| To be done |
Scan the material for the word "this", and copy each line where it shows up.

----------

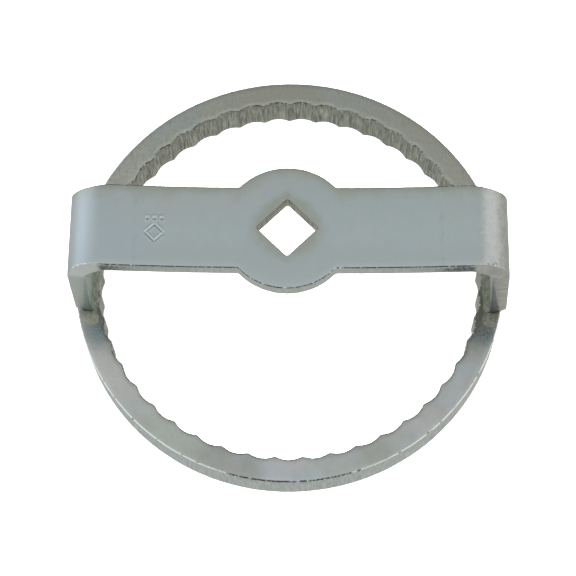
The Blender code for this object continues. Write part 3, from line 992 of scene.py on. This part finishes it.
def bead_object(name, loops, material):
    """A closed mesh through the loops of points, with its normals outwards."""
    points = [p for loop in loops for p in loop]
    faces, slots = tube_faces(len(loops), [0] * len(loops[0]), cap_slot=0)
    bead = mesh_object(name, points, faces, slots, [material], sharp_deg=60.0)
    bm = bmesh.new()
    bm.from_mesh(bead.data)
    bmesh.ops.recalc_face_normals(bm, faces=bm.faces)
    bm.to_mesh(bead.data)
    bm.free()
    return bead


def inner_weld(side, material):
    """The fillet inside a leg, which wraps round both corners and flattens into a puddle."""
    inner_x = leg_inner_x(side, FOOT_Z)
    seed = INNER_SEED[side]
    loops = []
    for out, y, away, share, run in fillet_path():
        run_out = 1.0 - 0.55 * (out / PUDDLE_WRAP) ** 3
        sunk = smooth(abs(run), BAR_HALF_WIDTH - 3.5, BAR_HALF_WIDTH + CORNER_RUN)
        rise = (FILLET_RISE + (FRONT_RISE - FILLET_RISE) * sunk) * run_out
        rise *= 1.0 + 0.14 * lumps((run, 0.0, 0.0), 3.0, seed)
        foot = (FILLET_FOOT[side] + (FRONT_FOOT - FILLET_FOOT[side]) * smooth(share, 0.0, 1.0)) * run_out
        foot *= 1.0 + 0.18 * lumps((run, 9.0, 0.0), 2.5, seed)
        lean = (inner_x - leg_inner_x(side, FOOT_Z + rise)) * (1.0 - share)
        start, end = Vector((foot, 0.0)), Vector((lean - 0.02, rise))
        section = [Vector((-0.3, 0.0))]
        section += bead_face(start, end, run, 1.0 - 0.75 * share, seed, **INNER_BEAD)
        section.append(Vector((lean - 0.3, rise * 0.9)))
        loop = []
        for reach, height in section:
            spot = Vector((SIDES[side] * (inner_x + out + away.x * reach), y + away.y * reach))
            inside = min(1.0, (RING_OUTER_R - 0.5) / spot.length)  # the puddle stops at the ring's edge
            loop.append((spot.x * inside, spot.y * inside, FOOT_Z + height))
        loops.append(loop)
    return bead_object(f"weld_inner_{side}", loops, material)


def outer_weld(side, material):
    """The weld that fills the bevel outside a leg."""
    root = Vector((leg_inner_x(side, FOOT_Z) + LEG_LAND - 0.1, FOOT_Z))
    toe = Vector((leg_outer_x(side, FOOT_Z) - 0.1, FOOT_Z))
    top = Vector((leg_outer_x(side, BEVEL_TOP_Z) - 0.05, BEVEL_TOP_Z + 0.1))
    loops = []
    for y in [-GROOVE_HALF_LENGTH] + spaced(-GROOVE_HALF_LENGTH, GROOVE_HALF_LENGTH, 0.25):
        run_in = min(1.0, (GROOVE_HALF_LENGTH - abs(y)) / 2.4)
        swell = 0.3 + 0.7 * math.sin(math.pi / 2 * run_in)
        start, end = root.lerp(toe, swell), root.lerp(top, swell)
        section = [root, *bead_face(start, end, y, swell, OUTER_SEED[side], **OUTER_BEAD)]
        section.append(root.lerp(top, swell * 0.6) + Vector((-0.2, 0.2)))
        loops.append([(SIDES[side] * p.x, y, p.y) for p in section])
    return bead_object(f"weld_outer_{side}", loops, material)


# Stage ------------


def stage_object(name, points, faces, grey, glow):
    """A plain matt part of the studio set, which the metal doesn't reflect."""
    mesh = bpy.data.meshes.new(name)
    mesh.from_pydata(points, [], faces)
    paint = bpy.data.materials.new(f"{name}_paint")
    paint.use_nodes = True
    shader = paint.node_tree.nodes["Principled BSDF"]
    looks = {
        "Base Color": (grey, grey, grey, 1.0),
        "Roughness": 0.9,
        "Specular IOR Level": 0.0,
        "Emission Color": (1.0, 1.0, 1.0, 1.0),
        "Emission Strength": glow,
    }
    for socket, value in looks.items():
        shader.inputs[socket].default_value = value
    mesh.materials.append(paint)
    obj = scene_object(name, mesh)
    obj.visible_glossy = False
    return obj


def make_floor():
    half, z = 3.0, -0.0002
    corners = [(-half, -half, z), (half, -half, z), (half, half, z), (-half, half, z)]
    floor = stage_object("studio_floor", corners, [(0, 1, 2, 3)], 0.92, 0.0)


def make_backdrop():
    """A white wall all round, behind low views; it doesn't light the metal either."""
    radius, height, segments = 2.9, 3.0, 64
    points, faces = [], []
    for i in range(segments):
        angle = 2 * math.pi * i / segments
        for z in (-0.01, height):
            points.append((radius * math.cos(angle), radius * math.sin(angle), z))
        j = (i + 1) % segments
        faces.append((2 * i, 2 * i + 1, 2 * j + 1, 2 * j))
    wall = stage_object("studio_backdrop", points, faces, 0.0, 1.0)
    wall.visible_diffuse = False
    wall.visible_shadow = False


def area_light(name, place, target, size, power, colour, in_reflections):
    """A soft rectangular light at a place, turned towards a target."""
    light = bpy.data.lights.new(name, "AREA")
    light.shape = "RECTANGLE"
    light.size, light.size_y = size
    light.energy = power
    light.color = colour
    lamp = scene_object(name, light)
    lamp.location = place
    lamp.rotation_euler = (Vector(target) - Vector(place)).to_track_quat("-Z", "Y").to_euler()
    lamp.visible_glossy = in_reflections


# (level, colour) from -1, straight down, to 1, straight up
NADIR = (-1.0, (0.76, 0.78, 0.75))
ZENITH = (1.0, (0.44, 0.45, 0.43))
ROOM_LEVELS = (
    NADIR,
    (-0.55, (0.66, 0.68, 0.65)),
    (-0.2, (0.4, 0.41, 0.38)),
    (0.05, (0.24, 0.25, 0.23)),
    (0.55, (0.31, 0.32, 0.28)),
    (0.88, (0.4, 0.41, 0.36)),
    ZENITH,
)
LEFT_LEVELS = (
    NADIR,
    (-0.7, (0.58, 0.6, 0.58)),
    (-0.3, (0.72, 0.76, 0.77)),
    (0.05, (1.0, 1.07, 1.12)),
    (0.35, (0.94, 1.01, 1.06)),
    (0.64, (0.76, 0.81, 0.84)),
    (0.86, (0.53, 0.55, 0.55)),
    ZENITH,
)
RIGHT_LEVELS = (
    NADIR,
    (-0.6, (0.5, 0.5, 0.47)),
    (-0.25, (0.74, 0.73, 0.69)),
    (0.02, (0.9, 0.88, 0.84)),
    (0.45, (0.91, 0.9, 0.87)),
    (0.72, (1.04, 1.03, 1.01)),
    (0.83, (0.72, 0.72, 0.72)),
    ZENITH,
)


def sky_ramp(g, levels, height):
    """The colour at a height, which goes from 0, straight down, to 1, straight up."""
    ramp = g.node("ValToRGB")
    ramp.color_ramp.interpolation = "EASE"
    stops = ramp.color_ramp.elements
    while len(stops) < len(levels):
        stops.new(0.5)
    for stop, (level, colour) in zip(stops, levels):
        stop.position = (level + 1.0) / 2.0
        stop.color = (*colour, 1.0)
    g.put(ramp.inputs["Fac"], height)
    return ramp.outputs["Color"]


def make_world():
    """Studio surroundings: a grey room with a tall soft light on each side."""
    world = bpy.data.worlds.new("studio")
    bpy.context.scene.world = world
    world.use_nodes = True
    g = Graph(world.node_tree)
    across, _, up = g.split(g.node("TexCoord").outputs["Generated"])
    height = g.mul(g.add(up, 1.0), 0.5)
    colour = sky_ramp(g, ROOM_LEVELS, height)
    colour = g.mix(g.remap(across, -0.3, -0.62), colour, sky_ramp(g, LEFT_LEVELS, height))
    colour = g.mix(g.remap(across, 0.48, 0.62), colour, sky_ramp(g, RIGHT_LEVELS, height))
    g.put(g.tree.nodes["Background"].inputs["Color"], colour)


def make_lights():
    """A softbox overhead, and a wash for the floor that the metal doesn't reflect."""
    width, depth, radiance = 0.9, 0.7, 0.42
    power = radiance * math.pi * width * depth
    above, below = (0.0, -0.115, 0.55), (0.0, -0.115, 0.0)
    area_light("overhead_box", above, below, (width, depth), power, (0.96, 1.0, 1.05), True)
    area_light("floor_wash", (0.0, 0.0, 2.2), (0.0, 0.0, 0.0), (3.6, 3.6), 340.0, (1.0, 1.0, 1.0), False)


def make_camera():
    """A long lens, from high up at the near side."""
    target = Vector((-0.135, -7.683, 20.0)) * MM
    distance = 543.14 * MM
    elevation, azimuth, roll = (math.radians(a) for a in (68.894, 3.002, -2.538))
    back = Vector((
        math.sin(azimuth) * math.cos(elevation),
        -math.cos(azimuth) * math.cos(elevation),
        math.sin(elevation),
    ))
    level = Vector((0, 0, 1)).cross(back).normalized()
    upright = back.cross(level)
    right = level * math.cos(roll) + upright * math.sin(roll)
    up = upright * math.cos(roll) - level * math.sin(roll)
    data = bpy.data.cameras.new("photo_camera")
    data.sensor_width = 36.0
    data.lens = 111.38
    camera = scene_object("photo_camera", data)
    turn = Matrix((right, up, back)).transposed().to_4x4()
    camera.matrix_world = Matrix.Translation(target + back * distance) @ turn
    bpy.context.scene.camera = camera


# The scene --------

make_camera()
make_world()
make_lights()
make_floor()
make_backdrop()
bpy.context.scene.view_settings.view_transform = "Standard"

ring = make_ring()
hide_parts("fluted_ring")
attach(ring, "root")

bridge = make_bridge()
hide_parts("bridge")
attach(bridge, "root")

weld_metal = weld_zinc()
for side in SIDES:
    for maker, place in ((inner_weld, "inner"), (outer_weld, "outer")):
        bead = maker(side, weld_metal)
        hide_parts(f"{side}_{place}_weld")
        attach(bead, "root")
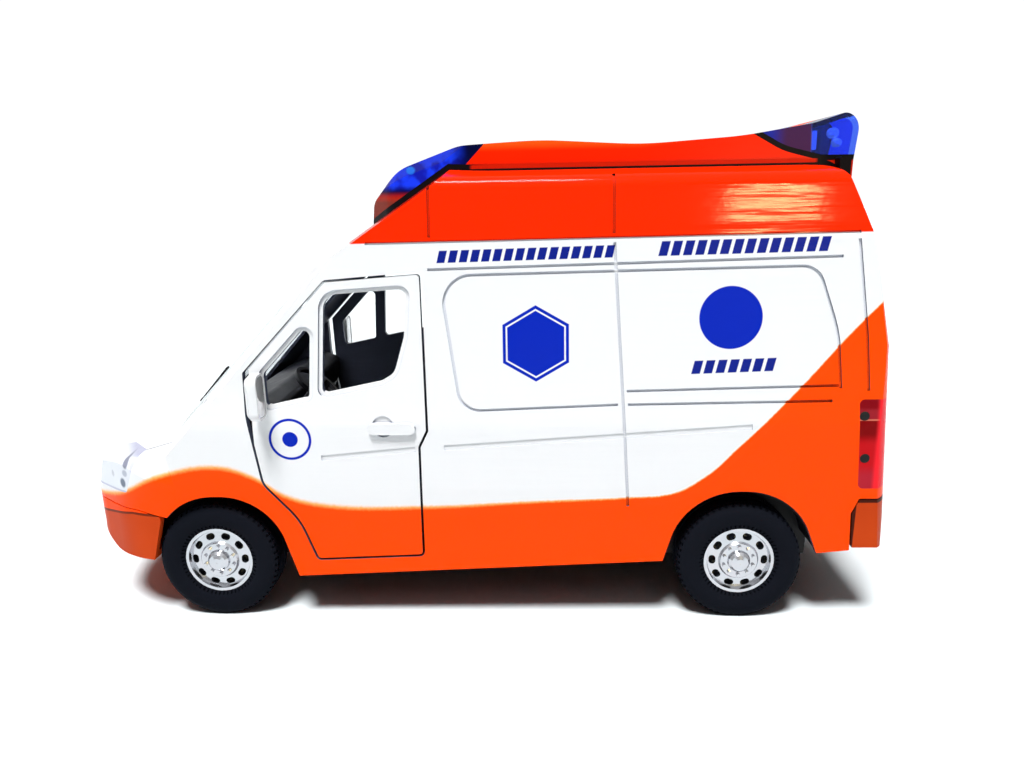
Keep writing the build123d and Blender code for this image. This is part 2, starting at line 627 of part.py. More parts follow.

----------

| Task response |
The Blender code for this object continues. Write part 3, from line 992 of scene.py on. This part finishes it.
Keep writing the build123d and Blender code for this image. This is part 2, starting at line 627 of part.py. More parts follow.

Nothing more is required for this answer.